◆ Goal: Only one portion of the data is to be written out: from the line bearing "box = Compound([lean" through the line bearing "imported = [obj". Write it exactly as it appears.

◆ Task input:
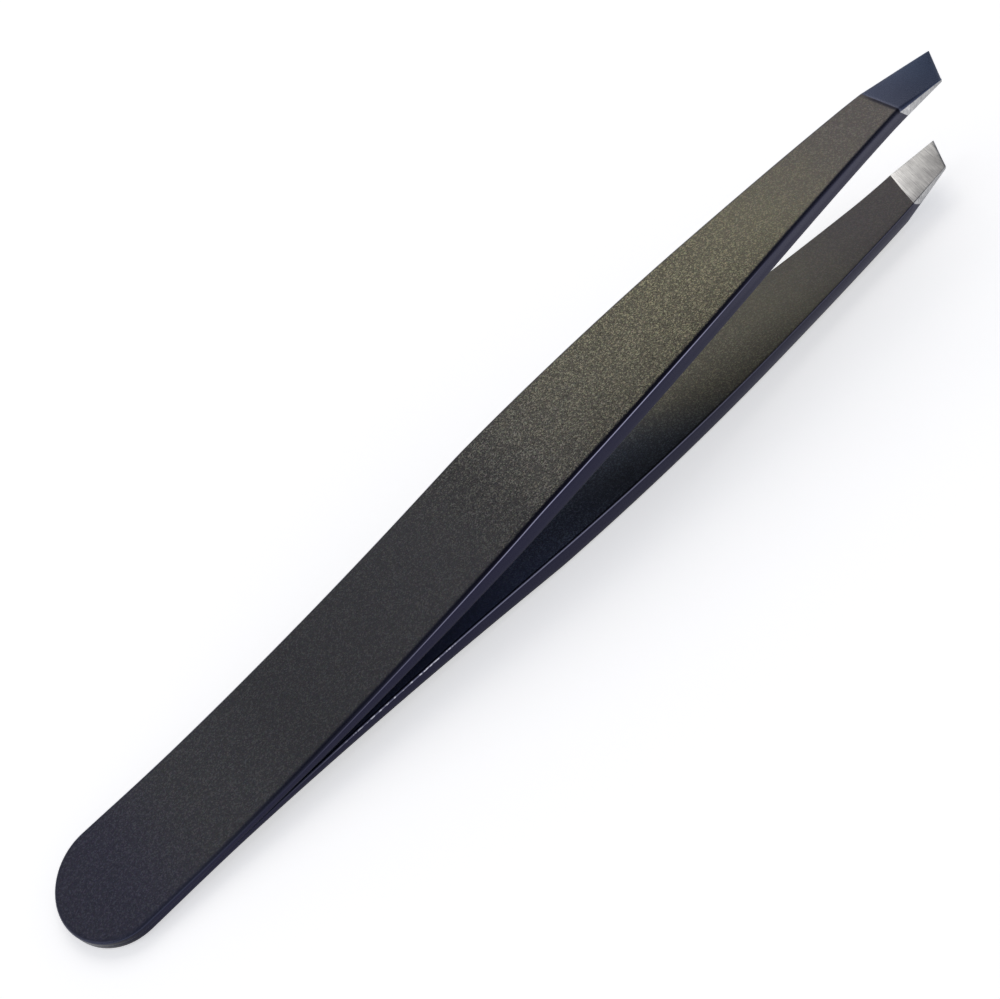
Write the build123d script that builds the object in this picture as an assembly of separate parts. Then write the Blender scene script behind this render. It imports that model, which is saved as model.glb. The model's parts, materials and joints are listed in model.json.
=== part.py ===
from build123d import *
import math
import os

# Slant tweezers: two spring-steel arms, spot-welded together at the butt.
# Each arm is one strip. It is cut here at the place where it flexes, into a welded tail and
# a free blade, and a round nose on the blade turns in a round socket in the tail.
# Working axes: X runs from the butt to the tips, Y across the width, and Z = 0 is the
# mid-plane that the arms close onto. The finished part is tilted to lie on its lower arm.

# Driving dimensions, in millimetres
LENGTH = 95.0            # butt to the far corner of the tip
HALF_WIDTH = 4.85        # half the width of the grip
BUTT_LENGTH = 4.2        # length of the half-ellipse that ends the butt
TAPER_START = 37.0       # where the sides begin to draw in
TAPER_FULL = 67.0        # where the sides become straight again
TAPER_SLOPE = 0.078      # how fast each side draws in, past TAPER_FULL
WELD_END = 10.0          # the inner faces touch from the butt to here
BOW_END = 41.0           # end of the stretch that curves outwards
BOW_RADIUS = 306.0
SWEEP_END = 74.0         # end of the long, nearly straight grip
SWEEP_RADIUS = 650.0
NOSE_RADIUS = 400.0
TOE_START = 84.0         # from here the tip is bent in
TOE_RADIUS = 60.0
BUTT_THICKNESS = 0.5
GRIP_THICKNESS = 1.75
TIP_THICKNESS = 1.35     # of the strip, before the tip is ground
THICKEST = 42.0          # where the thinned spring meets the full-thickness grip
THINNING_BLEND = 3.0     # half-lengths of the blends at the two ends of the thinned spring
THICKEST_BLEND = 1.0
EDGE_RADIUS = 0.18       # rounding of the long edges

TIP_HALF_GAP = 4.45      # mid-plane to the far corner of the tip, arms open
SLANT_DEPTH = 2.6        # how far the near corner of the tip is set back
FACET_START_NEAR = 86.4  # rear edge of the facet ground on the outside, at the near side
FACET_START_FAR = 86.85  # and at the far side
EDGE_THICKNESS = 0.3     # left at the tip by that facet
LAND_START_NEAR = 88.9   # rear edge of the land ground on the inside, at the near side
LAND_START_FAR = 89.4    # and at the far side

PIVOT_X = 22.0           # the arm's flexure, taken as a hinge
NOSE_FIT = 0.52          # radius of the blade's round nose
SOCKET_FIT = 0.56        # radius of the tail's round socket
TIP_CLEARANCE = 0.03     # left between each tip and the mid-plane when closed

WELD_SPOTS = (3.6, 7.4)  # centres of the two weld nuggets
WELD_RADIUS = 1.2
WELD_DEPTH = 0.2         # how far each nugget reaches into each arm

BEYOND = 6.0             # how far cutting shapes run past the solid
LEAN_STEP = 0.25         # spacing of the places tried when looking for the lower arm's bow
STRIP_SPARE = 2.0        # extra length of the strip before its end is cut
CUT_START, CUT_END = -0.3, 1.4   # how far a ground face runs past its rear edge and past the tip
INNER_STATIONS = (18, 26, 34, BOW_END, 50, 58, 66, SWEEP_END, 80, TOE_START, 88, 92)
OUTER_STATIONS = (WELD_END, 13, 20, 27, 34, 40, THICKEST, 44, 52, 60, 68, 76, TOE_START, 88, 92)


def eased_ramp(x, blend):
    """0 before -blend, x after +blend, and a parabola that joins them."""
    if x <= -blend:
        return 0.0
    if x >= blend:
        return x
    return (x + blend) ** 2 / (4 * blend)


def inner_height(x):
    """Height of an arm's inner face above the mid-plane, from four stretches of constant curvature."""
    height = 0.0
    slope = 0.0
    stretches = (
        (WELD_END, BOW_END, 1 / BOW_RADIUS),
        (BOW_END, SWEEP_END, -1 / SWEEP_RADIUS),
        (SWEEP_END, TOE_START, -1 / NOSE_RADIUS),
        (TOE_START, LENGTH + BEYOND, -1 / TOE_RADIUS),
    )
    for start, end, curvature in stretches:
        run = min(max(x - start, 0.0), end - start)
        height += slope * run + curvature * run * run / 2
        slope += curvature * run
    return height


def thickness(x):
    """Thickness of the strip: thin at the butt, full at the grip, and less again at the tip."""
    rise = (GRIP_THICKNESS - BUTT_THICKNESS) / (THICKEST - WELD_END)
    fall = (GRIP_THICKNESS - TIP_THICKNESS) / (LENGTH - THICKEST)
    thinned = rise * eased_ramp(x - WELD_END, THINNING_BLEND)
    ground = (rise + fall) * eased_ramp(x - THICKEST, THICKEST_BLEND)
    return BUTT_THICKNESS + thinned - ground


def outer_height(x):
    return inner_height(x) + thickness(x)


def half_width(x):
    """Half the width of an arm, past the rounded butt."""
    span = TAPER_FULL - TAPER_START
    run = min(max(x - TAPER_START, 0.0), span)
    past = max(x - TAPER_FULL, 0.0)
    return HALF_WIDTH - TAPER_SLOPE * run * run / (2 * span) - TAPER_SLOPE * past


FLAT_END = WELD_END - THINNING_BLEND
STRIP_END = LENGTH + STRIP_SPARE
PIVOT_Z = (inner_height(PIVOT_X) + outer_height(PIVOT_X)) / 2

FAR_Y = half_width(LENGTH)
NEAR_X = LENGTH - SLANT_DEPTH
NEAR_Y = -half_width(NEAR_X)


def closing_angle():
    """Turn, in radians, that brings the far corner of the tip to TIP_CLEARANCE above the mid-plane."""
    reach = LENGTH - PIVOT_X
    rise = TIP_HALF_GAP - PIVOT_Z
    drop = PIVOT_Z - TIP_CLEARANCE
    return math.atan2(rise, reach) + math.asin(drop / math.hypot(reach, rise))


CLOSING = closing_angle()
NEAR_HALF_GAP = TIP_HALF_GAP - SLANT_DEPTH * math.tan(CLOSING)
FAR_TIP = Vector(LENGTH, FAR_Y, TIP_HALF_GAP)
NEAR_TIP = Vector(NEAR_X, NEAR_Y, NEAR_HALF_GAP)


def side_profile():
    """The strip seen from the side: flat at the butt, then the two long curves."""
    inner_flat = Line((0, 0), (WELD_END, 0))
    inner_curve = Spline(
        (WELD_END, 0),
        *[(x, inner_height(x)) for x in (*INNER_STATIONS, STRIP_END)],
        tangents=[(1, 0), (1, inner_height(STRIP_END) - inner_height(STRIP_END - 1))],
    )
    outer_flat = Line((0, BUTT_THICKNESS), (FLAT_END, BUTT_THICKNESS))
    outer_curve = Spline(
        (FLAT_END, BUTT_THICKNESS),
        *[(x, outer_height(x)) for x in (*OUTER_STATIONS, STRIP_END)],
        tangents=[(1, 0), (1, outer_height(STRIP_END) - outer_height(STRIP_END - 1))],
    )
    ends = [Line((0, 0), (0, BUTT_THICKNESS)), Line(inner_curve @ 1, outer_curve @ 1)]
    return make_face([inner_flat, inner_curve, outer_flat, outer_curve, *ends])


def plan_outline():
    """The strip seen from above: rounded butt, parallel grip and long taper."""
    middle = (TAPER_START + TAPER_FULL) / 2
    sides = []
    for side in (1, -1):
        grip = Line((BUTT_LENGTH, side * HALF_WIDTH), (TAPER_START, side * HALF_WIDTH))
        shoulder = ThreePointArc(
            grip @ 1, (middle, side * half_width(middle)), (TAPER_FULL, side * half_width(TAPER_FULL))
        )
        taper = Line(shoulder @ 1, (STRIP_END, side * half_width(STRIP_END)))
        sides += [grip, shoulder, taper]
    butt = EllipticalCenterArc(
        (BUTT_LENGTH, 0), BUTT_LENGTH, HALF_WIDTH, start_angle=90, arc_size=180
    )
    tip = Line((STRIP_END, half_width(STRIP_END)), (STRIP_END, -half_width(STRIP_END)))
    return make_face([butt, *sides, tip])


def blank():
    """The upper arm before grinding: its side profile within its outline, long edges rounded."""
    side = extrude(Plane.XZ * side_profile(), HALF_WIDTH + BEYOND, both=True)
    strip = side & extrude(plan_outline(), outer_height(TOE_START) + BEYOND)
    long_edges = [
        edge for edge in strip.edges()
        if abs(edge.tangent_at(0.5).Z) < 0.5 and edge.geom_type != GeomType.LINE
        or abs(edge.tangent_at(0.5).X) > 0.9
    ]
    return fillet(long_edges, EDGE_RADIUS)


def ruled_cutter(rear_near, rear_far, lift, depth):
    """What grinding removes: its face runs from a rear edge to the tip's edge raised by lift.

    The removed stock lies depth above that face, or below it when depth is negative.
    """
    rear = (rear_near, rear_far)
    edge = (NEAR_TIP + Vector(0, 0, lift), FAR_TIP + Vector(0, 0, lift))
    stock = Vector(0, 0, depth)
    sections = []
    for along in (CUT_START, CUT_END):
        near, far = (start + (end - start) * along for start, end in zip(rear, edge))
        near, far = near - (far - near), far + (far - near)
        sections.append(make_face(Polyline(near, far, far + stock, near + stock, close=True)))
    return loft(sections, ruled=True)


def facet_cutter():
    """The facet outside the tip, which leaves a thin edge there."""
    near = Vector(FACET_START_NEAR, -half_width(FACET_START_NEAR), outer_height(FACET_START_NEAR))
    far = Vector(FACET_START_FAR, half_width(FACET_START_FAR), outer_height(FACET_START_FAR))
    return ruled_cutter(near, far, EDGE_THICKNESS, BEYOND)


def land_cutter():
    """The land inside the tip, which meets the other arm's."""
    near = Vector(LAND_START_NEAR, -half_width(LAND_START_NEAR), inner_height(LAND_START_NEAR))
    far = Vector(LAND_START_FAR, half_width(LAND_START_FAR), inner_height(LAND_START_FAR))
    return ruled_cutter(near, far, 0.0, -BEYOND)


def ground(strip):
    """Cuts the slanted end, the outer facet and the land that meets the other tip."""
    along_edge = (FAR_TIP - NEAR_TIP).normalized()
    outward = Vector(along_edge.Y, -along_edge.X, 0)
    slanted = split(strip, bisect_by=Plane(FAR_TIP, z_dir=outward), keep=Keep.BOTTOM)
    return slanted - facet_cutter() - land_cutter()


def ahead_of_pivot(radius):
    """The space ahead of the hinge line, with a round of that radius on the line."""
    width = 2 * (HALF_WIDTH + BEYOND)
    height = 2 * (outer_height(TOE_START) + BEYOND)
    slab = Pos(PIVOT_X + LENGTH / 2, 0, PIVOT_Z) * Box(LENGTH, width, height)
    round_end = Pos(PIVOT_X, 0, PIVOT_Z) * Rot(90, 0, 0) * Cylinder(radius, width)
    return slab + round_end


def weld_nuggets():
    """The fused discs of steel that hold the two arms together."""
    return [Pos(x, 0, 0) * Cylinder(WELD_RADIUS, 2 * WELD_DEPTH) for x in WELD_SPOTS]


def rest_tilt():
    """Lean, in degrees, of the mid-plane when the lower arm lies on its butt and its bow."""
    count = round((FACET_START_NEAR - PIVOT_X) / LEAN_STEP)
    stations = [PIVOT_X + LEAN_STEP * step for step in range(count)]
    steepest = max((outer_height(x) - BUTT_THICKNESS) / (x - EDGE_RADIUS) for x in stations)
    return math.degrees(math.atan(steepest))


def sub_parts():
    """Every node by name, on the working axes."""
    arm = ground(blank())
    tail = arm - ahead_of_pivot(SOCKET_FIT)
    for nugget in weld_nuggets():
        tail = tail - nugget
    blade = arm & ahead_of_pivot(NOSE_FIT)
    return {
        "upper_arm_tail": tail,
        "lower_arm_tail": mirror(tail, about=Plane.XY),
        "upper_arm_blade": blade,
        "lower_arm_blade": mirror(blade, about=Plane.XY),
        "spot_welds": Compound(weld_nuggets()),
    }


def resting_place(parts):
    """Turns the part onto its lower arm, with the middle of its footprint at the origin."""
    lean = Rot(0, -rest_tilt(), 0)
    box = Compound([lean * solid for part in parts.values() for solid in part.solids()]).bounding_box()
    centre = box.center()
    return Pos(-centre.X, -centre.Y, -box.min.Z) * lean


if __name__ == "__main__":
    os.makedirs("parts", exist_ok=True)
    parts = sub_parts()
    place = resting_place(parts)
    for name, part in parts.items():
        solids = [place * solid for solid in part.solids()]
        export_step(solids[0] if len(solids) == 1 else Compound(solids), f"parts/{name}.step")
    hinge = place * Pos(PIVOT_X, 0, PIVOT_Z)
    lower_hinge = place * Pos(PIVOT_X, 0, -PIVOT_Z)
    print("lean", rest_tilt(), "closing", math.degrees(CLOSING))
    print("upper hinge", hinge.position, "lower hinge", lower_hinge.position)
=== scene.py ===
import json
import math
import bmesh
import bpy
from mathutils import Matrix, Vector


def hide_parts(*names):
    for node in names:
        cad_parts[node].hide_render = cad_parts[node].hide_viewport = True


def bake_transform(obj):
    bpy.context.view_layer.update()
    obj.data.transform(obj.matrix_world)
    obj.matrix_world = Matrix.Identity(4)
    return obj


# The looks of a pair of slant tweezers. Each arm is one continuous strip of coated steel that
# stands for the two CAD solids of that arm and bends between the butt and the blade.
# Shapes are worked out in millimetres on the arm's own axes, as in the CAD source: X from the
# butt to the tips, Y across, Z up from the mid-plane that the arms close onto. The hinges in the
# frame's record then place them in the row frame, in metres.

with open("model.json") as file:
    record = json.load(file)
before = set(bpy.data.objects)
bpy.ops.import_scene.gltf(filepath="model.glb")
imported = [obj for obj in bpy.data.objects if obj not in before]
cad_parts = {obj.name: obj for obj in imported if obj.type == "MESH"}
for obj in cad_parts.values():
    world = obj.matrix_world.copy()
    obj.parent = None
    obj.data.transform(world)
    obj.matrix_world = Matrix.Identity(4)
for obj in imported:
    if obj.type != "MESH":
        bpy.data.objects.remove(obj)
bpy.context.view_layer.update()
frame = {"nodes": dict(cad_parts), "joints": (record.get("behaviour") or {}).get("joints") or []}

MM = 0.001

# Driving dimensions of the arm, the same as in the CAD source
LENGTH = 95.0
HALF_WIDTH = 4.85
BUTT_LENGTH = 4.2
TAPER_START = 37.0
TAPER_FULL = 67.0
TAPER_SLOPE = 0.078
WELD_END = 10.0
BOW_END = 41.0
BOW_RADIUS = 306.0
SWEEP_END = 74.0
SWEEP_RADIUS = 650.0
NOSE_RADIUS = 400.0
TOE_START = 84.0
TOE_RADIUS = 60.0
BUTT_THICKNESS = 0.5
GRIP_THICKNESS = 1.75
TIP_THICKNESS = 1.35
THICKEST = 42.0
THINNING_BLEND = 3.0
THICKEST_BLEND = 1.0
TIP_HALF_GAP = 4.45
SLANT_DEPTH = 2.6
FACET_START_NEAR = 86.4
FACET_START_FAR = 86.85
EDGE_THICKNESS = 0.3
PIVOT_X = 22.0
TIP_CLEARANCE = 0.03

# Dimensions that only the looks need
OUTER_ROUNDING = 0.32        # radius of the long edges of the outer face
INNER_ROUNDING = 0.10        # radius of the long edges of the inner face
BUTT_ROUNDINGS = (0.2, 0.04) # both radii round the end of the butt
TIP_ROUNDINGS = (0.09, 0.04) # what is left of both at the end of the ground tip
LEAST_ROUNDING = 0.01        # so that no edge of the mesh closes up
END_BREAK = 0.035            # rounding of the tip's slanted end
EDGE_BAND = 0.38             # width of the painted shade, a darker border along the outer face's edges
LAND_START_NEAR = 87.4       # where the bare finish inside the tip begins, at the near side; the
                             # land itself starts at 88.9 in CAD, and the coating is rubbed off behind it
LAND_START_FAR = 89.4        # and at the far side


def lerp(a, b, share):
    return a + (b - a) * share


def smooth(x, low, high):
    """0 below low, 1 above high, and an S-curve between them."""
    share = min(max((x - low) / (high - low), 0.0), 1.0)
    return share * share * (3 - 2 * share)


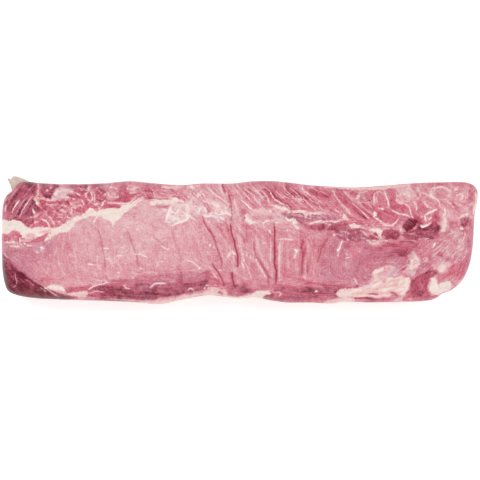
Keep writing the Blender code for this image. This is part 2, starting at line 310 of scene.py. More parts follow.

◆ Task response:
    box = Compound([lean * solid for part in parts.values() for solid in part.solids()]).bounding_box()
    centre = box.center()
    return Pos(-centre.X, -centre.Y, -box.min.Z) * lean


if __name__ == "__main__":
    os.makedirs("parts", exist_ok=True)
    parts = sub_parts()
    place = resting_place(parts)
    for name, part in parts.items():
        solids = [place * solid for solid in part.solids()]
        export_step(solids[0] if len(solids) == 1 else Compound(solids), f"parts/{name}.step")
    hinge = place * Pos(PIVOT_X, 0, PIVOT_Z)
    lower_hinge = place * Pos(PIVOT_X, 0, -PIVOT_Z)
    print("lean", rest_tilt(), "closing", math.degrees(CLOSING))
    print("upper hinge", hinge.position, "lower hinge", lower_hinge.position)
=== scene.py ===
import json
import math
import bmesh
import bpy
from mathutils import Matrix, Vector


def hide_parts(*names):
    for node in names:
        cad_parts[node].hide_render = cad_parts[node].hide_viewport = True


def bake_transform(obj):
    bpy.context.view_layer.update()
    obj.data.transform(obj.matrix_world)
    obj.matrix_world = Matrix.Identity(4)
    return obj


# The looks of a pair of slant tweezers. Each arm is one continuous strip of coated steel that
# stands for the two CAD solids of that arm and bends between the butt and the blade.
# Shapes are worked out in millimetres on the arm's own axes, as in the CAD source: X from the
# butt to the tips, Y across, Z up from the mid-plane that the arms close onto. The hinges in the
# frame's record then place them in the row frame, in metres.

with open("model.json") as file:
    record = json.load(file)
before = set(bpy.data.objects)
bpy.ops.import_scene.gltf(filepath="model.glb")
imported = [obj for obj in bpy.data.objects if obj not in before]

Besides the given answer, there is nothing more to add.